* _What you should do_
Repeat exactly the stretch of lines from the line containing "hide_parts(*nodes)" through the line containing "return [along_x, along_y]", both included, and nothing else.

* _Dataset content_
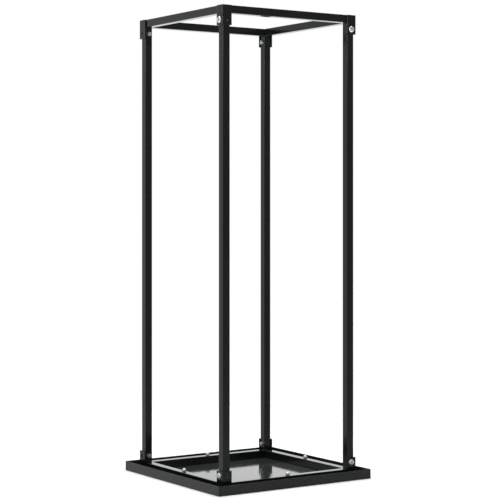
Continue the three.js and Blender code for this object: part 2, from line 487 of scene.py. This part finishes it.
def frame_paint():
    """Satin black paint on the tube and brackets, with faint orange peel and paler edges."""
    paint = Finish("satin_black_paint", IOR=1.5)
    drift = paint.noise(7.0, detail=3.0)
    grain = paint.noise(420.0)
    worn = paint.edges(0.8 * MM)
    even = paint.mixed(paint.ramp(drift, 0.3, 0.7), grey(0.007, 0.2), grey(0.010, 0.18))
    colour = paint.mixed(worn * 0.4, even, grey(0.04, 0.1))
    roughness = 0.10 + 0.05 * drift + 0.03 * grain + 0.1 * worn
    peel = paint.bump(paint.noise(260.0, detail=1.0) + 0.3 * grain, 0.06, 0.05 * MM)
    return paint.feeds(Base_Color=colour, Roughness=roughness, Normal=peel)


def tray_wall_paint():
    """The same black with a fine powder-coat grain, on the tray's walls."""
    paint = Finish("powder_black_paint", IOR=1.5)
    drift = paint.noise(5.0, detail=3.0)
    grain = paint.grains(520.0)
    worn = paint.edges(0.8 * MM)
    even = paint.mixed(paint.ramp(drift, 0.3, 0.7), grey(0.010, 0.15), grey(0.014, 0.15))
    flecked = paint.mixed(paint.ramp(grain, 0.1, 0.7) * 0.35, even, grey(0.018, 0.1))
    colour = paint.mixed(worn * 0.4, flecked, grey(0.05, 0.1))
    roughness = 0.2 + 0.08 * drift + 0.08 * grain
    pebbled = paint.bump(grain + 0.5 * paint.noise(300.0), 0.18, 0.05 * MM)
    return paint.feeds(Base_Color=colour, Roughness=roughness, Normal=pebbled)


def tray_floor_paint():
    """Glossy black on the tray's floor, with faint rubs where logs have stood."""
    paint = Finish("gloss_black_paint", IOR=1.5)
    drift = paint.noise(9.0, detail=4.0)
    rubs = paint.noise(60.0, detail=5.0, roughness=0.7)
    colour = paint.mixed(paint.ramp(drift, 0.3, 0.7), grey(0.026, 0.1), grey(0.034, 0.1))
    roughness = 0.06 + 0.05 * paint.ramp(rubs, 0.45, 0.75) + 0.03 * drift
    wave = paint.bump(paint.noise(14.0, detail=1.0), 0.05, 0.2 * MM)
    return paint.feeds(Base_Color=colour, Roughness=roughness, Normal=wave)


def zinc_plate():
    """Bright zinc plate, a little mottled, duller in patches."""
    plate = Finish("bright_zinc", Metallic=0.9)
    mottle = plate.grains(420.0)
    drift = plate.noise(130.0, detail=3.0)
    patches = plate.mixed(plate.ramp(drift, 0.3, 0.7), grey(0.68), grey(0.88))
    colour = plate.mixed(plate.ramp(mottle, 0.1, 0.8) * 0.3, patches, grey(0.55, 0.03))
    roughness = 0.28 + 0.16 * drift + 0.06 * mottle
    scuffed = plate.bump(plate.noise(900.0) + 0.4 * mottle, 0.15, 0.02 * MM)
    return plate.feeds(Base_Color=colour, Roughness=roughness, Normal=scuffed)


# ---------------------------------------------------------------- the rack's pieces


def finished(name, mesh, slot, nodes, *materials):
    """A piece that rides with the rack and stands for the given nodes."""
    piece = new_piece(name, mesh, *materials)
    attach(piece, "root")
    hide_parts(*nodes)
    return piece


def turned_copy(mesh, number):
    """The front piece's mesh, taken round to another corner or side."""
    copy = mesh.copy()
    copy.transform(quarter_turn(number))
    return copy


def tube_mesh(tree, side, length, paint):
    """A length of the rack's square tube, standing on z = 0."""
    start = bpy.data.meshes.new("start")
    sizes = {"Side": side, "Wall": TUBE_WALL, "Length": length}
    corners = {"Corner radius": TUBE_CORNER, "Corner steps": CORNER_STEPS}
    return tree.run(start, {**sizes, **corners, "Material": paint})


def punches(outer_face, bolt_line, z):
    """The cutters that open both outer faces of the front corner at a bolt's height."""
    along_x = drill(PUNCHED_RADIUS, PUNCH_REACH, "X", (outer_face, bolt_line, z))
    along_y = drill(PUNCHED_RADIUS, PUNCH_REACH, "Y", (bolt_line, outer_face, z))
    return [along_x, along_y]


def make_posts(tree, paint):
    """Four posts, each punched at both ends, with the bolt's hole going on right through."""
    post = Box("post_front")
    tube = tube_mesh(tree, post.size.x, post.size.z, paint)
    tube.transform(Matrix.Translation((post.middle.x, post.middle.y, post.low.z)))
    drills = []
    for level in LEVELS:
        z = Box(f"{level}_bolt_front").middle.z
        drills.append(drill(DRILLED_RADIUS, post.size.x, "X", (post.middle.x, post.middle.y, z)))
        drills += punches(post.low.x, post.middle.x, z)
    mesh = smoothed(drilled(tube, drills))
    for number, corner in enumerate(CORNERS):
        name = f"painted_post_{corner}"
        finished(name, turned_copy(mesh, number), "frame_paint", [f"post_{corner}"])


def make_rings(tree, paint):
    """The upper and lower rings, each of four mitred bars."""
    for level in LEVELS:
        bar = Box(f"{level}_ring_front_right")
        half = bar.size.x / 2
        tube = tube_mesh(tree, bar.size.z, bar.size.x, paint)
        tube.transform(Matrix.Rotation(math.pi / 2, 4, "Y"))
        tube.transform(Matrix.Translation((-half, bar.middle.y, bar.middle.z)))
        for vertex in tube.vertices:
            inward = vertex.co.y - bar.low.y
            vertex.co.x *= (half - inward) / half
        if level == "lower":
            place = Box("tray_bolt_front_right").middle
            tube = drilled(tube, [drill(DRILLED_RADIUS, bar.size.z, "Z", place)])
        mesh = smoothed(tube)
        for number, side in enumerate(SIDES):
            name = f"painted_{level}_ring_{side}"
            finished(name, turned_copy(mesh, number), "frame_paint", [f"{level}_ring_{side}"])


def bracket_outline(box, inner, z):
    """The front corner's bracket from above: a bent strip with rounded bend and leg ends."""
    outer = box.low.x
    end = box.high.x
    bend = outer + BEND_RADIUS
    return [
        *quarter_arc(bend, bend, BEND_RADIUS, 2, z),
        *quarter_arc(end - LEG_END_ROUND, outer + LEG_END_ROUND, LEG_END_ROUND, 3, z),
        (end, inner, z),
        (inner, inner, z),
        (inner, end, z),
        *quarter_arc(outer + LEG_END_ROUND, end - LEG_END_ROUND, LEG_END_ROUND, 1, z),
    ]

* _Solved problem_
    hide_parts(*nodes)
    return piece


def turned_copy(mesh, number):
    """The front piece's mesh, taken round to another corner or side."""
    copy = mesh.copy()
    copy.transform(quarter_turn(number))
    return copy


def tube_mesh(tree, side, length, paint):
    """A length of the rack's square tube, standing on z = 0."""
    start = bpy.data.meshes.new("start")
    sizes = {"Side": side, "Wall": TUBE_WALL, "Length": length}
    corners = {"Corner radius": TUBE_CORNER, "Corner steps": CORNER_STEPS}
    return tree.run(start, {**sizes, **corners, "Material": paint})


def punches(outer_face, bolt_line, z):
    """The cutters that open both outer faces of the front corner at a bolt's height."""
    along_x = drill(PUNCHED_RADIUS, PUNCH_REACH, "X", (outer_face, bolt_line, z))
    along_y = drill(PUNCHED_RADIUS, PUNCH_REACH, "Y", (bolt_line, outer_face, z))
    return [along_x, along_y]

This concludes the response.